Representativeness and weighting of web archive data

Mr Matouš Pilnáček (Institute of Sociology of the Czech Academy of Sciences)
Ms Paulína Tabery (Institute of Sociology of the Czech Academy of Sciences) - Presenting Author
Mr Martin Šimon (Institute of Sociology of the Czech Academy of Sciences)

Web archives that capture the changing nature of the Internet are potentially a useful source of data for social scientists. However, the size of the current web is enormous, and its content is changing so quickly that it is impossible to archive the entire web. Therefore, the representativeness of the archived data is a crucial issue for researchers in social sciences using data from web archives.
This paper tests the representativeness of archived data using an experiment. Randomly selected second-order domains from the first-order Czech domain are downloaded firstly in a full form, and secondly, in several variations of partial download, that will imitate different crawler settings used by the web archive. We will compare the distribution of various characteristics that might be interesting for researchers such as word frequency, readability score or text sentiment for different data collection methods.
In the second step, we determine the distribution of the key weighting variables of the second-order domains and web pages (domain size, filename extensions, page depth, etc.) from complete data. Based on these distributions, we adjust the representativeness of incomplete data by data weighting known mainly from survey methodology. After this procedure, we compare the distributions of target variables between weighted and unweighted data. The results of the experiment allow better insight into the possibilities of inference from data archived in the web archive.

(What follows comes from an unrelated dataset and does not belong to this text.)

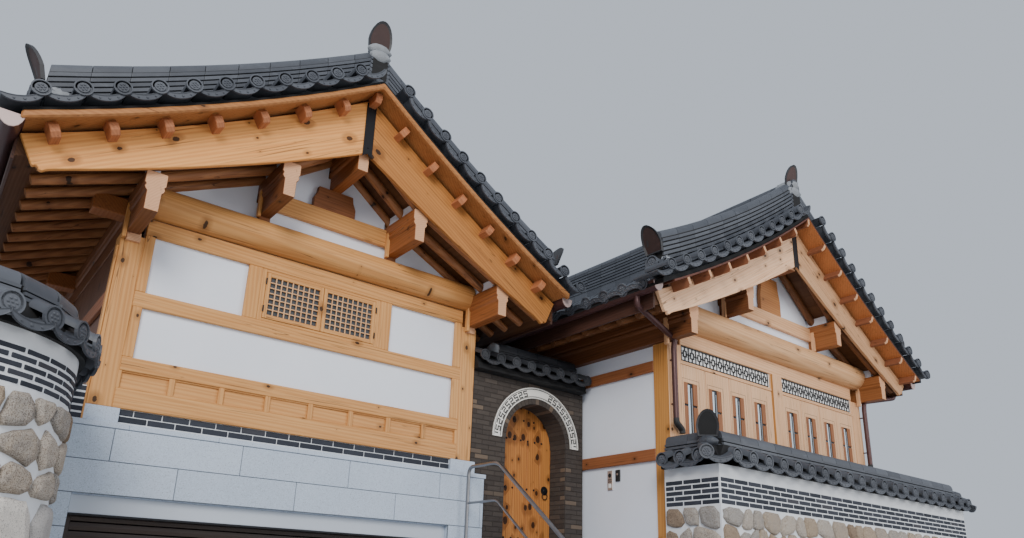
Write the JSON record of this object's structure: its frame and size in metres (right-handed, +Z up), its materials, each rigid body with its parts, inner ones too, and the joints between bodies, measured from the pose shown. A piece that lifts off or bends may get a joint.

Topic Identification in Web Archives

Mr Matouš Pilnáček ( Institute of Sociology of the Czech Academy of Sciences) - Presenting Author
Mr Jan Lehečka (Faculty of Applied Sciences of the University of West Bohemia)
Ms Paulína Tabery (Institute of Sociology of the Czech Academy of Sciences)
Mr Pavel Ircing (Faculty of Applied Sciences of the University of West Bohemia)

The content of web archives can serve as a useful source of data that helps researchers in social sciences draw a picture of the dynamic change of contemporary society and its communication. However, entering web archives and analyzing its content might be a difficult task for social scientists because the data are incredibly voluminous and heterogeneous. Therefore, it is worth considering whether the web archive infrastructure should also provide web page topic identification that enables thematic selection of data or tracking thematic trends over time.
On the example of an interface for the Czech web archive, this paper focuses on the development of such an automated web page topic identification through supervised learning. The aim is to create a classifier that assigns one or more of the 658 topics to any web page from a web archive. The paper presents an experiment that attempts to find the best source of externally annotated data suitable for training such a classifier. Three training data sources are available: a) news articles, b) articles from Wikipedia, and c) websites found by Google search engine for specified keywords.
We are currently running the evaluation of the classifier performance only on a subset of 15 environmental topics, comparing the automatically assigned topics with the manually assigned ones. The results will help us to select the appropriate data source(s) for training the classifier that will be able to assign all 658 topics.

Can recurrent neural networks code interviewer question-asking behaviors across surveys?

Mr Jerry Timbrook (University of Nebraska-Lincoln) - Presenting Author

Survey researchers commonly use behavior coding to identify whether or not interviewers read survey questions exactly as worded in the questionnaire (a potential source of interviewer variance). This method allows researchers and data collection agencies to identify: 1) interviewers who regularly deviate from exact reading and need re-training (Fowler and Mangione 1990), and 2) survey questions that may need to be revised because interviewers deviate from exact reading when asking them (Oksenberg et al. 1991). However, manually behavior coding an entire survey is expensive and time-consuming.

Recurrent Neural Networks (RNNs; a machine learning technique) have been used to partially automate this coding process to save time and money (Timbrook and Eck 2019). These RNNs demonstrated reliability comparable to humans when coding question-asking behaviors on many items within one survey. However, these networks were trained using data collected under a particular set of essential survey conditions (e.g., a particular organization fielded the survey during a specific time frame using a particular group of interviewers). It is unknown if these trained networks can be used to code question-asking behaviors on the same questions administered under different essential survey conditions.

In this paper, I use RNNs that are trained using data from the Work and Leisure Today 2 telephone survey (WLT2; AAPOR RR3=7.8%) to code question-asking behaviors on the same items in a different telephone survey fielded at a different time, Work and Leisure Today 1 (WLT1; AAPOR RR3=6.3%). To create the RNN training dataset, human behavior coders use transcripts from 13 items (n=9,215 conversational turns) in WLT2 to identify when interviewers asked questions: 1) exactly as worded, 2) with minor changes (i.e., changes not affecting question meaning), or 3) with major changes (i.e., changes affecting question meaning). Using these same transcripts, I train RNNs to classify interviewer question-asking behaviors into these same categories. Then, I use these WLT2-trained RNNs to code question-asking behaviors on the same 13 questions administered in WLT1 (n=4,678 conversational turns). Undergraduate research assistants also code these same WLT1 question-asking behaviors (i.e., a dataset that represents the traditional method of human behavior coding).

All WLT1 question-asking turns were also master-coded by graduate research assistants to evaluate inter-coder reliability (i.e., kappa). I compare the reliability of RNN coding on WLT1 versus the master coders to the reliability of human undergraduate coding on WLT1 versus the master coders. Preliminary results indicate that for a question asking about the number of individuals in a respondent’s household, an RNN trained on WLT2 data coded WLT1 question-asking behaviors for this item with reliability equal to the human undergraduate coders (p<.05). I conclude with implications for using RNNs to behavior code across different telephone surveys.